--- Source data ---
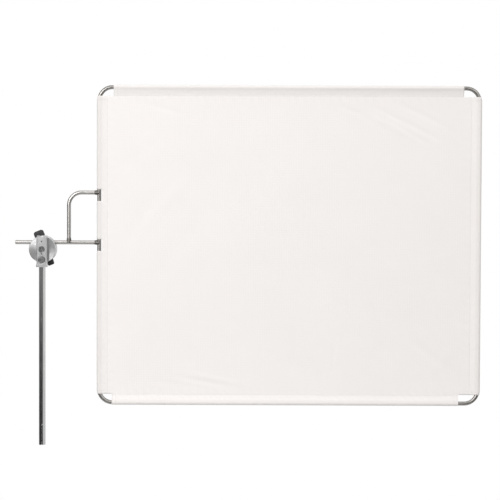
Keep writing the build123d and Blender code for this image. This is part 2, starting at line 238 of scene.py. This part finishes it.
def fastener_steel():
    # The dark base grey is partly the steel's own and partly painted shade, so the screws sunk in their
    # recesses read as dark as the shadow there.
    m = Material("fastener_steel", shade(0.30), 0.3, 1.0)
    m.colour(m.noise(110, detail=6), ((0.3, shade(0.20, 0.02)), (0.6, shade(0.30)), (0.8, shade(0.44))))
    m.rough(m.noise(420, detail=4), 0.3, 0.7, 0.22, 0.42)
    m.bump(m.noise(900), 0.00001, 0.7)
    return m.made


def fibre_pad():
    m = Material("fibre_pad", shade(0.03), 0.85)
    m.colour(m.noise(700, detail=6), ((0.3, shade(0.015)), (0.7, shade(0.06))))
    m.bump(m.noise(900, detail=6), 0.0001, 0.8)
    return m.made


def handle_rubber():
    m = Material("handle_rubber", shade(0.035), 0.55, Specular_IOR_Level=0.4)
    tones = ((0.3, shade(0.018)), (0.62, shade(0.045)), (0.82, shade(0.085)))
    m.colour(m.noise(55, detail=7, roughness=0.7), tones)
    m.rough(m.noise(130, detail=6), 0.3, 0.7, 0.42, 0.72)
    m.bump(m.noise(1500, detail=3), 0.00012, 0.8)
    return m.made


def cloth_weave(name, colour, thread=0.0009):
    """Plain weave: two crossing waves, over slubs and faint soiling. Over the rod the colour is darkened:
    partly the dark rod showing through the thin cloth, partly painted shade for the light from behind that
    the rod blocks.
    """
    m = Material(name, colour, 0.88, Sheen_Weight=0.25, Sheen_Roughness=0.5, Specular_IOR_Level=0.2)
    r, g, b = colour
    soiled = (r * 0.988, g * 0.987, b * 0.984)
    tone = m.ramp(m.noise(5, detail=5, roughness=0.6), ((0.35, soiled), (0.65, colour)))
    # Painted shade: the colour is multiplied darker where the rod lies under the cloth, for the back-light
    # the rod blocks, along with the rod's dark showing through.
    over_rod = m.node("ShaderNodeAttribute", attribute_name="over_rod")
    painted_rod_shade = m.node("ShaderNodeMixRGB", blend_type="MULTIPLY", Color2=(*ROD_PAINTED_SHADE, 1))
    m.link(over_rod.outputs["Fac"], painted_rod_shade.inputs["Fac"])
    m.link(tone, painted_rod_shade.inputs["Color1"])
    m.link(painted_rod_shade.outputs["Color"], m.shader.inputs["Base Color"])
    waves = []
    for direction in ("X", "Z"):
        w = m.node("ShaderNodeTexWave", bands_direction=direction, Scale=1 / (thread * 20), Detail=1.0)
        w.inputs["Distortion"].default_value = 0.6
        w.inputs["Detail Scale"].default_value = 2.0
        m.link(m.placed(), w.inputs["Vector"])
        waves.append(w.outputs["Fac"])
    m.bump(m.math("MULTIPLY", *waves), 0.00012, 0.6)
    m.bump(m.noise(260, detail=3, stretch=(0.15, 1, 1)), 0.00008, 0.5)
    m.rough(m.noise(40, detail=4), 0.3, 0.7, 0.82, 0.95)
    return m.made


def sewing_thread():
    m = Material("sewing_thread", (0.66, 0.64, 0.62), 0.7, Sheen_Weight=0.2)
    m.colour(m.noise(900, detail=3), ((0.3, (0.56, 0.54, 0.52)), (0.7, (0.72, 0.70, 0.68))))
    m.bump(m.noise(2600, detail=2, stretch=(1, 1, 3)), 0.00005, 0.8)
    return m.made


CLOTH_WHITE = (0.915, 0.880, 0.860)
# Colour multiplier for the cloth over the rod: painted shade for the blocked back-light, plus the rod's
# dark showing through the thin cloth.
ROD_PAINTED_SHADE = (0.93, 0.925, 0.92)
looks = {
    "arm_tube": chrome_arm(),
    "head_socket": milled_metal(),
    "clamp_screw": fastener_steel(),
    "friction_pad": fibre_pad(),
    "inner_jaw": turned_metal("jaw_metal", 0.78, 0.0012, 0.9),
    "handle_grip": handle_rubber(),
    "flag_pin": plated_rod("rod_plate", 0.52, 0.035, 0.32),
    "frame_rod": plated_rod("frame_plate", 0.34, 0.05, 0.36),
    "weld_beads": weld_metal(),
}
for same, first in (
    ("roll_pins", "clamp_screw"),
    ("centre_bolt", "clamp_screw"),
    ("guide_pins", "clamp_screw"),
    ("jaw_spring", "clamp_screw"),
    ("thrust_washer_inner", "clamp_screw"),
    ("thrust_washer_outer", "clamp_screw"),
    ("bearing_cage", "clamp_screw"),
    ("bearing_rollers", "clamp_screw"),
    ("handle_insert", "clamp_screw"),
    ("outer_jaw", "inner_jaw"),
    ("yoke", "flag_pin"),
):
    looks[same] = looks[first]
for name, material in looks.items():
    nodes[name].data.materials.clear()
    nodes[name].data.materials.append(material)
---
* **Exercise**: Repeat every line of the data, exactly and in full.

* **Output for this exercise**:
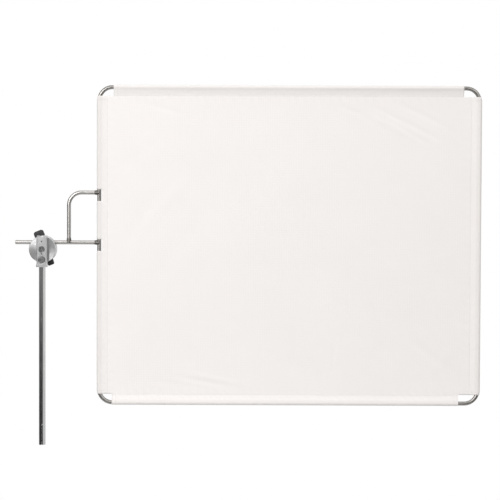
Keep writing the build123d and Blender code for this image. This is part 2, starting at line 238 of scene.py. This part finishes it.
def fastener_steel():
    # The dark base grey is partly the steel's own and partly painted shade, so the screws sunk in their
    # recesses read as dark as the shadow there.
    m = Material("fastener_steel", shade(0.30), 0.3, 1.0)
    m.colour(m.noise(110, detail=6), ((0.3, shade(0.20, 0.02)), (0.6, shade(0.30)), (0.8, shade(0.44))))
    m.rough(m.noise(420, detail=4), 0.3, 0.7, 0.22, 0.42)
    m.bump(m.noise(900), 0.00001, 0.7)
    return m.made


def fibre_pad():
    m = Material("fibre_pad", shade(0.03), 0.85)
    m.colour(m.noise(700, detail=6), ((0.3, shade(0.015)), (0.7, shade(0.06))))
    m.bump(m.noise(900, detail=6), 0.0001, 0.8)
    return m.made


def handle_rubber():
    m = Material("handle_rubber", shade(0.035), 0.55, Specular_IOR_Level=0.4)
    tones = ((0.3, shade(0.018)), (0.62, shade(0.045)), (0.82, shade(0.085)))
    m.colour(m.noise(55, detail=7, roughness=0.7), tones)
    m.rough(m.noise(130, detail=6), 0.3, 0.7, 0.42, 0.72)
    m.bump(m.noise(1500, detail=3), 0.00012, 0.8)
    return m.made


def cloth_weave(name, colour, thread=0.0009):
    """Plain weave: two crossing waves, over slubs and faint soiling. Over the rod the colour is darkened:
    partly the dark rod showing through the thin cloth, partly painted shade for the light from behind that
    the rod blocks.
    """
    m = Material(name, colour, 0.88, Sheen_Weight=0.25, Sheen_Roughness=0.5, Specular_IOR_Level=0.2)
    r, g, b = colour
    soiled = (r * 0.988, g * 0.987, b * 0.984)
    tone = m.ramp(m.noise(5, detail=5, roughness=0.6), ((0.35, soiled), (0.65, colour)))
    # Painted shade: the colour is multiplied darker where the rod lies under the cloth, for the back-light
    # the rod blocks, along with the rod's dark showing through.
    over_rod = m.node("ShaderNodeAttribute", attribute_name="over_rod")
    painted_rod_shade = m.node("ShaderNodeMixRGB", blend_type="MULTIPLY", Color2=(*ROD_PAINTED_SHADE, 1))
    m.link(over_rod.outputs["Fac"], painted_rod_shade.inputs["Fac"])
    m.link(tone, painted_rod_shade.inputs["Color1"])
    m.link(painted_rod_shade.outputs["Color"], m.shader.inputs["Base Color"])
    waves = []
    for direction in ("X", "Z"):
        w = m.node("ShaderNodeTexWave", bands_direction=direction, Scale=1 / (thread * 20), Detail=1.0)
        w.inputs["Distortion"].default_value = 0.6
        w.inputs["Detail Scale"].default_value = 2.0
        m.link(m.placed(), w.inputs["Vector"])
        waves.append(w.outputs["Fac"])
    m.bump(m.math("MULTIPLY", *waves), 0.00012, 0.6)
    m.bump(m.noise(260, detail=3, stretch=(0.15, 1, 1)), 0.00008, 0.5)
    m.rough(m.noise(40, detail=4), 0.3, 0.7, 0.82, 0.95)
    return m.made


def sewing_thread():
    m = Material("sewing_thread", (0.66, 0.64, 0.62), 0.7, Sheen_Weight=0.2)
    m.colour(m.noise(900, detail=3), ((0.3, (0.56, 0.54, 0.52)), (0.7, (0.72, 0.70, 0.68))))
    m.bump(m.noise(2600, detail=2, stretch=(1, 1, 3)), 0.00005, 0.8)
    return m.made


CLOTH_WHITE = (0.915, 0.880, 0.860)
# Colour multiplier for the cloth over the rod: painted shade for the blocked back-light, plus the rod's
# dark showing through the thin cloth.
ROD_PAINTED_SHADE = (0.93, 0.925, 0.92)
looks = {
    "arm_tube": chrome_arm(),
    "head_socket": milled_metal(),
    "clamp_screw": fastener_steel(),
    "friction_pad": fibre_pad(),
    "inner_jaw": turned_metal("jaw_metal", 0.78, 0.0012, 0.9),
    "handle_grip": handle_rubber(),
    "flag_pin": plated_rod("rod_plate", 0.52, 0.035, 0.32),
    "frame_rod": plated_rod("frame_plate", 0.34, 0.05, 0.36),
    "weld_beads": weld_metal(),
}
for same, first in (
    ("roll_pins", "clamp_screw"),
    ("centre_bolt", "clamp_screw"),
    ("guide_pins", "clamp_screw"),
    ("jaw_spring", "clamp_screw"),
    ("thrust_washer_inner", "clamp_screw"),
    ("thrust_washer_outer", "clamp_screw"),
    ("bearing_cage", "clamp_screw"),
    ("bearing_rollers", "clamp_screw"),
    ("handle_insert", "clamp_screw"),
    ("outer_jaw", "inner_jaw"),
    ("yoke", "flag_pin"),
):
    looks[same] = looks[first]
for name, material in looks.items():
    nodes[name].data.materials.clear()
    nodes[name].data.materials.append(material)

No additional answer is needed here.